DATASET EXTRACT:

────────

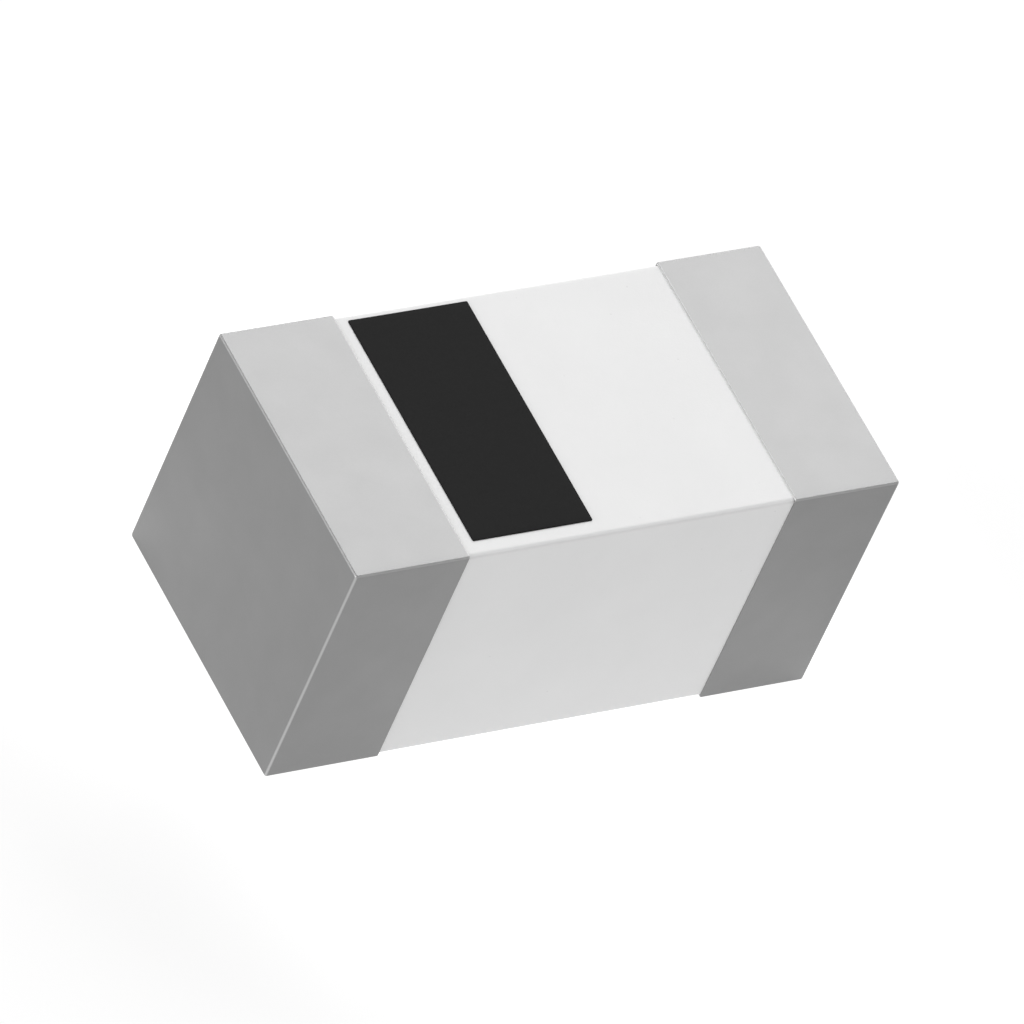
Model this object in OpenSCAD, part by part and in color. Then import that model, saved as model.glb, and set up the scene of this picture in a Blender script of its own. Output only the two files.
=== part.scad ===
// Multilayer ceramic chip inductor of the 1608 metric size: a fired ceramic block with a printed
// silver coil inside it, a direction mark on top and a plated five-sided termination on each end.
// Frame: X along the chip with the marked end at -X, Y across it, Z up, origin at the chip's centre.

/* [Chip] */
// Length over both terminations
chip_l = 1.60; // [1.45:0.05:1.75]
// Width over the terminations
chip_w = 0.81; // [0.65:0.01:0.95]
// Height over the terminations
chip_h = 0.78; // [0.70:0.01:0.95]
// Radius of the tumbled edges of the ceramic block
block_edge_r = 0.012; // [0.008:0.001:0.018]

/* [Terminations] */
// Length of the left termination along the top, the bottom and the sides
left_band_l = 0.332; // [0.200:0.002:0.400]
// Length of the right termination along the top, the bottom and the sides
right_band_l = 0.312; // [0.200:0.002:0.400]
// Thickness of the fired silver on the top, the bottom and the sides
silver_side_t = 0.0010; // [0.0010:0.0005:0.0100]
// Thickness of the fired silver on the end face
silver_end_t = 0.019; // [0.010:0.001:0.030]
// Radius of the silver's outer edges, to which each plating adds its thickness
silver_edge_r = 0.0030; // [0.0015:0.0005:0.0100]
// Thickness of the nickel barrier
nickel_t = 0.0010; // [0.0010:0.0005:0.0040]
// Thickness of the tin plating
tin_t = 0.0020; // [0.0015:0.0005:0.0080]

/* [Direction mark] */
// Length of the mark along the chip
mark_l = 0.35; // [0.15:0.01:0.40]
// Bare ceramic between the mark and the long edge at -Y
mark_near_margin = 0.0455; // [0.0200:0.0005:0.1500]
// Bare ceramic between the mark and the long edge at +Y
mark_far_margin = 0.0205; // [0.0185:0.0005:0.1500]
// Thickness of the printed mark
mark_t = 0.003; // [0.002:0.001:0.010]
// Radius of the mark's corners
mark_corner_r = 0.004; // [0.002:0.001:0.030]
// Bare ceramic between the left termination and the mark
mark_gap = 0.0310; // [0.0100:0.0005:0.0800]

/* [Coil] */
// Number of printed patterns in the stack
pattern_count = 12; // [4:1:14]
// Height from one pattern to the next, the thickness of a fired sheet
sheet_t = 0.040; // [0.030:0.001:0.045]
// Thickness of a printed pattern
track_t = 0.012; // [0.006:0.001:0.018]
// Width of a printed track
track_w = 0.09; // [0.06:0.01:0.12]
// Ceramic between the winding and each end face of the block
coil_end_margin = 0.22; // [0.15:0.01:0.30]
// Ceramic between the winding and each side face of the block
coil_side_margin = 0.11; // [0.08:0.01:0.15]
// Radius of the winding's corners on the centre line of the track
corner_r = 0.10; // [0.07:0.01:0.12]
// Diameter of the round land at each via
land_d = 0.13; // [0.12:0.01:0.16]
// Diameter of a filled via
via_d = 0.07; // [0.04:0.01:0.10]
// Width of a lead-out where it meets the end face
lead_w = 0.22; // [0.12:0.02:0.40]
// Length of that wide stretch
lead_pad_l = 0.06; // [0.04:0.01:0.10]

/* [Hidden] */
$fn = 48;

// Thickness of silver, nickel and tin together on a side and on an end
plating_t = nickel_t + tin_t;
side_build = silver_side_t + plating_t;
end_build = silver_end_t + plating_t;
outer_edge_r = silver_edge_r + plating_t;

// Fired block
block_l = chip_l - 2 * end_build;
block_w = chip_w - 2 * side_build;
block_h = chip_h - 2 * side_build;

// Printed mark
mark_w = block_w - mark_near_margin - mark_far_margin;
mark_x = mark_gap + left_band_l - chip_l / 2 + mark_l / 2;
mark_y = (mark_near_margin - mark_far_margin) / 2;

// Winding over its tracks, its centre line, and the place of each via on the arc of a corner
coil_l = block_l - 2 * coil_end_margin;
coil_w = block_w - 2 * coil_side_margin;
ring_x = (coil_l - track_w) / 2;
ring_y = (coil_w - track_w) / 2;
via_inset = corner_r * (1 - sqrt(1 / 2));
last_pattern = pattern_count - 1;
stack_h = last_pattern * sheet_t + track_t;

// A ray that clears the winding is this many times as long as the one that ends on it
beyond = 3;

// Colours
ceramic_white = "#E5E5E4";
mark_black = "#191919";
tin_grey = "#8F8F8E";
nickel_grey = "#A9A498";
silver_white = "#DEDCD6";

function pattern_name(i) = str("coil_pattern_", i < 9 ? "0" : "", i + 1);

// A rectangle with true round corners, centred on the origin
module rounded_rectangle(l, w, r) {
    square([l, w - 2 * r], center = true);
    square([l - 2 * r, w], center = true);
    for (x = [-1, 1], y = [-1, 1])
        translate([x * (l / 2 - r), y * (w / 2 - r)]) circle(r = r);
}

// A block with all twelve edges round: what its outlines along Z, Y and X have in common
module rounded_block(l, w, h, r) {
    intersection() {
        linear_extrude(height = h, center = true) rounded_rectangle(l, w, r);
        rotate([90, 0, 0])
            linear_extrude(height = w, center = true) rounded_rectangle(l, h, r);
        rotate([90, 0, 90])
            linear_extrude(height = l, center = true) rounded_rectangle(w, h, r);
    }
}

// The fired block as tumbled, with nothing cut from it
module tumbled_block() {
    rounded_block(block_l, block_w, block_h, block_edge_r);
}

// Outside of a termination, or of the metal that lies the given depth below its surface
module termination_block(side, depth) {
    band_l = side < 0 ? left_band_l : right_band_l;
    translate([side * (chip_l - band_l) / 2, 0, 0])
        rounded_block(
            band_l - 2 * depth, chip_w - 2 * depth, chip_h - 2 * depth, outer_edge_r - depth
        );
}

// Silver paste, dipped and fired onto the end of the block
module silver_base(side) {
    color(silver_white)
        difference() {
            termination_block(side, plating_t);
            tumbled_block();
        }
}

// Nickel plated on the silver, and over its rim down to the ceramic
module nickel_barrier(side) {
    color(nickel_grey)
        difference() {
            termination_block(side, tin_t);
            termination_block(side, plating_t);
            tumbled_block();
        }
}

// Tin plated on the nickel, and over its rim down to the ceramic
module tin_plating(side) {
    color(tin_grey)
        difference() {
            termination_block(side, 0);
            termination_block(side, tin_t);
            tumbled_block();
        }
}

// Stations run round the winding from above, one for each corner: 0 at -X -Y, 1 at +X -Y,
// 2 at +X +Y and 3 at -X +Y, and so on for further turns. A half station is the middle of a side.
function corner_point(k) =
    let (side = [[-1, -1], [1, -1], [1, 1], [-1, 1]][k % 4])
    [side.x * (ring_x - via_inset), side.y * (ring_y - via_inset)];
function station_point(s) =
    let (k = floor(s))
    (k + 1 - s) * corner_point(k) + (s - k) * corner_point(k + 1);

// The lowest pattern starts at the left lead-out and ends at the third corner on. Each later one
// starts where the one below it ended and runs three sides, and the highest ends at the right
// lead-out.
side_middle = 1 / 2;
left_lead_station = 3 + side_middle;
right_lead_station = 1 + side_middle;
function start_station(i) = i == 0 ? left_lead_station : 3 + 3 * i;
function end_station(i) =
    i < last_pattern
        ? 6 + 3 * i
        : start_station(i) + (4 + right_lead_station - start_station(i) % 4) % 4;

// Height of a pattern's underside
function pattern_z(i) = i * sheet_t - stack_h / 2;

// The sector, seen from the winding's centre, in which a pattern has no track
module open_sector(i) {
    from = end_station(i);
    to = start_station(i) + 4;
    corners = [for (k = [floor(from) + 1:1:ceil(to) - 1]) k];
    polygon(concat([[0, 0]], [for (s = concat([from], corners, [to])) beyond * station_point(s)]));
}

// Track from the middle of a winding's side to the end face, widened where the silver meets it
module lead_out(side) {
    inner_x = ring_x - track_w / 2;
    outer_x = block_l / 2;
    translate([side * (inner_x + outer_x) / 2, 0])
        square([outer_x - inner_x, track_w], center = true);
    translate([side * (outer_x - lead_pad_l / 2), 0])
        square([lead_pad_l, lead_w], center = true);
}

// One printed pattern, seen from above
module pattern_outline(i) {
    difference() {
        rounded_rectangle(coil_l, coil_w, corner_r + track_w / 2);
        rounded_rectangle(coil_l - 2 * track_w, coil_w - 2 * track_w, corner_r - track_w / 2);
        open_sector(i);
    }
    if (i > 0) translate(station_point(start_station(i))) circle(d = land_d);
    if (i < last_pattern) translate(station_point(end_station(i))) circle(d = land_d);
    if (i == 0) lead_out(-1);
    if (i == last_pattern) lead_out(1);
}

// A fired pattern, with the filled via that reaches down to the pattern below it
module coil_pattern(i) {
    color(silver_white) {
        translate([0, 0, pattern_z(i)]) linear_extrude(height = track_t) pattern_outline(i);
        if (i > 0)
            translate(concat(station_point(start_station(i)), [pattern_z(i - 1) + track_t]))
                cylinder(d = via_d, h = sheet_t);
    }
}

// The fired block with the room that the coil takes up in it
module ceramic_body() {
    color(ceramic_white)
        difference() {
            tumbled_block();
            for (i = [0:last_pattern]) coil_pattern(i);
        }
}

// The printed rectangle on the top, beside the left termination
module direction_mark() {
    color(mark_black)
        translate([mark_x, mark_y, block_h / 2])
            linear_extrude(height = mark_t) rounded_rectangle(mark_l, mark_w, mark_corner_r);
}

ceramic_body();
direction_mark();
silver_base(-1);  // left_silver_base
nickel_barrier(-1);  // left_nickel_barrier
tin_plating(-1);  // left_tin_plating
silver_base(1);  // right_silver_base
nickel_barrier(1);  // right_nickel_barrier
tin_plating(1);  // right_tin_plating
for (i = [0:last_pattern])
    coil_pattern(i);
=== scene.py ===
import math

import bpy
import numpy as np
from mathutils import Matrix, Vector


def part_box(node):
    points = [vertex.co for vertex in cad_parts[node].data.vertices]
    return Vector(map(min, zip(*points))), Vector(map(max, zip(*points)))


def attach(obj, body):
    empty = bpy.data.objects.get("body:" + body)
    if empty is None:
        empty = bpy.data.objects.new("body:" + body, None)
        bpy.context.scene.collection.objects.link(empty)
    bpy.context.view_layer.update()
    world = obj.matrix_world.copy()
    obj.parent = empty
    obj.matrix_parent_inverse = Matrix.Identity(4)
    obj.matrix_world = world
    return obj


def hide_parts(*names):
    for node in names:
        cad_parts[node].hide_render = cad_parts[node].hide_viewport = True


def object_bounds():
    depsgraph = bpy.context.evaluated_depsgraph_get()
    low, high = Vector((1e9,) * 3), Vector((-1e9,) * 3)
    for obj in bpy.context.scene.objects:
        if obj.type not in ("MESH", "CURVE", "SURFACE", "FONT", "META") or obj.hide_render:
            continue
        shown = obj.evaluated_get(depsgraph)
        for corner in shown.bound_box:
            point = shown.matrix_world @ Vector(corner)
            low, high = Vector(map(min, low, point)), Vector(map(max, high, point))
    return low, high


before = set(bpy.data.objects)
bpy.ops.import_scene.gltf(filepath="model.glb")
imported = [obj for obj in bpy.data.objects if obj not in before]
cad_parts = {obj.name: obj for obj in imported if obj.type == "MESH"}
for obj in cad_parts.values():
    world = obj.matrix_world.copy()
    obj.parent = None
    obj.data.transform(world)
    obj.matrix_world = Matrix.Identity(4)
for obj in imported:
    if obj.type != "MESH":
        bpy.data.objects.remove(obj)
cad_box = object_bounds()

# The coil: twelve silver patterns, each screen printed on its own ceramic sheet and joined to the
# one below by a via filled with the same paste. Fired inside the block, the silver is white, matt
# and slightly porous, like unpolished plaster.
MM = 0.001
SILVER_LIGHT = "#E4E2DC"
SILVER_DARK = "#CBC8C0"
SILVER_CLOUD = 0.05 * MM
SILVER_GRAIN = 0.004 * MM
SILVER_RELIEF = 0.0004 * MM
SILVER_SMOOTH = 0.5
SILVER_ROUGH = 0.62


def linear_colour(hex_colour):
    """An sRGB hex colour in linear light: a channel up to 0.04045 is divided by 12.92, and a
    brighter one is raised to 2.4 after 0.055 is added to it and the sum is divided by 1.055."""
    channels = [int(hex_colour[i : i + 2], 16) / 255 for i in (1, 3, 5)]
    linear = [c / 12.92 if c <= 0.04045 else ((c + 0.055) / 1.055) ** 2.4 for c in channels]
    return (*linear, 1.0)


def add_node(tree, kind, settings, links):
    """Adds a node. Each setting is one of its inputs, or else a property of the node itself, and
    each link joins one of its inputs to an output of another node."""
    node = tree.nodes.new(kind)
    for name, value in settings.items():
        if isinstance(name, int) or name in node.inputs:
            node.inputs[name].default_value = value
        else:
            setattr(node, name, value)
    for name, output in links.items():
        tree.links.new(output, node.inputs[name])
    return node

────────

WRITTEN EXERCISE:
Write down exactly the span of lines above from the one containing "ceramic_body();" to the one containing "zip(*points))), Vector(map(max, zip(*points)))", both ends included.

RESPONSE TO THIS TASK:
ceramic_body();
direction_mark();
silver_base(-1);  // left_silver_base
nickel_barrier(-1);  // left_nickel_barrier
tin_plating(-1);  // left_tin_plating
silver_base(1);  // right_silver_base
nickel_barrier(1);  // right_nickel_barrier
tin_plating(1);  // right_tin_plating
for (i = [0:last_pattern])
    coil_pattern(i);
=== scene.py ===
import math

import bpy
import numpy as np
from mathutils import Matrix, Vector


def part_box(node):
    points = [vertex.co for vertex in cad_parts[node].data.vertices]
    return Vector(map(min, zip(*points))), Vector(map(max, zip(*points)))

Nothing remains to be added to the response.